You don’t want to tempt a thief with personal belongings that are easily seen through the windows. We highly recommend you put your personal items and household goods in the trunk of your vehicle if possible for optimum security.
The other reason you want to keep your personal belongings below the window line is so the driver can safely drive your vehicle on and off the trailer. He needs to be able to clearly see through the windows and he needs to be able to use the rear view mirror.
This is a perfect example of how NOT to ship personal belongings in a vehicle!
(the personal items are filled to the roof of the car and are not packed or secured properly)
Word of WARNING: If a driver shows up to pick up your vehicle with personal items packed like that, he may refuse to take your vehicle for liability and safety reasons! At the very least, you will incur additional charges. Typically if a driver shows up and your car is filled to the roof like that, you’ll pay anywhere from $200 – $300 extra. You want to keep personal belongings to a minimum and you want them packed securely in the vehicle.
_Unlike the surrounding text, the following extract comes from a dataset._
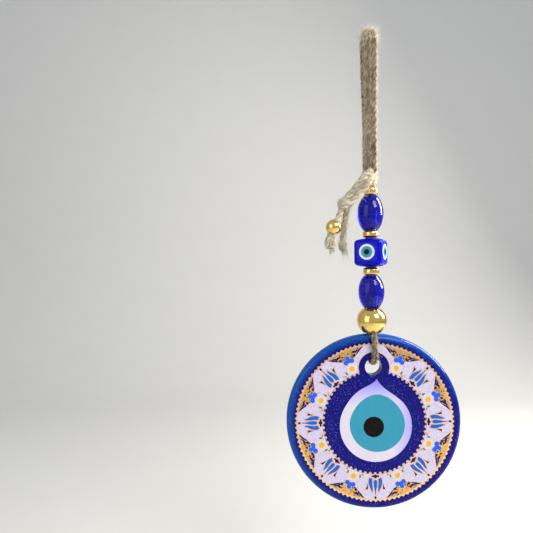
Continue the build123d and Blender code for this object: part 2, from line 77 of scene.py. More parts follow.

I hate to beat a dead horse, but I can’t emphasize it enough, anything that happens to your personal belongings, or any damage to the vehicle that occurs because of the personal belongings, are not covered by the carrier’s cargo insurance. If a thief smashes in your window to get to your personal belongings, repairing that window will not be covered, nor will the stolen belongings be covered.
2. Shipping a car with personal items isn’t without risk.
Many of our transports are for people moving from one state to another, or are snowbirds making a temporary move down South, so we ship vehicles with stuff in them all the time. It is rarely an issue but it’s not 100% without risk.
We had a customer who had $2,000 worth of tools locked in the toolbox that was attached to the bed of his truck. He wanted us to pick up his truck from a parking lot he thought was secure. Before the driver arrived, a thief picked the lock on the toolbox and stole all his tools! Fortunately, his personal auto insurance covered his loss, but it was a major headache for him to deal with. I tell this story not to scare you but to demonstrate the real risk of shipping personal belongings with your vehicle.
3. Use common sense when shipping stuff with your car.
When shipping stuff with your car, we always tell our customers to use common sense. If the personal belongings are easily replaced, then go for it. But if they are highly valuable or sentimental and as a result not easily replaced, then don’t ship them with your vehicle!
What about shipping a car and belongings together going to or from Alaska?
Shipping personal belongings with your car to Alaska gets more complicating. As with any car shipping, personal items are not covered by cargo insurance. You ship them at your own risk.
The company we partner with to ship cars to and from Alaska charges extra for personal belongings. We simply pass those costs along to our customers. They charge $85 per 100 pounds of personal belongings when going from Tacoma, WA to Anchorage, AK, and $75 per 100 pounds of personal belongings when going from Anchorage, AK to Tacoma, WA.
The other stipulation the shipping company has when shipping personal belongings in your car is that you have to have your vehicle officially weighed. This requires you to drive your vehicle to a truck stop or a truck weigh station and have the vehicle officially weighed with and without the personal belongings in your vehicle.
You’ll get two weight slips after doing this. The shipping company then uses these weight slips to determine how many pounds of personal belongings you have so they know what to charge you (and so they can keep track of the weight going on the ship).
As you can see, it’s not cheap and it’s a bit of a hassle to ship personal belongings in your vehicle when going to Alaska or from Alaska so most of our customers don’t do it.
Shipping a car and belongings together is totally up to you but let common sense be your guide. If your personal belongings are highly valuable or sentimental and not easily replaced, don’t ship them with your car! Otherwise, feel free to ship them but understand they are not covered by cargo insurance and that you ship them at your own risk. Also understand we only allow up to 100 pounds of personal belongings.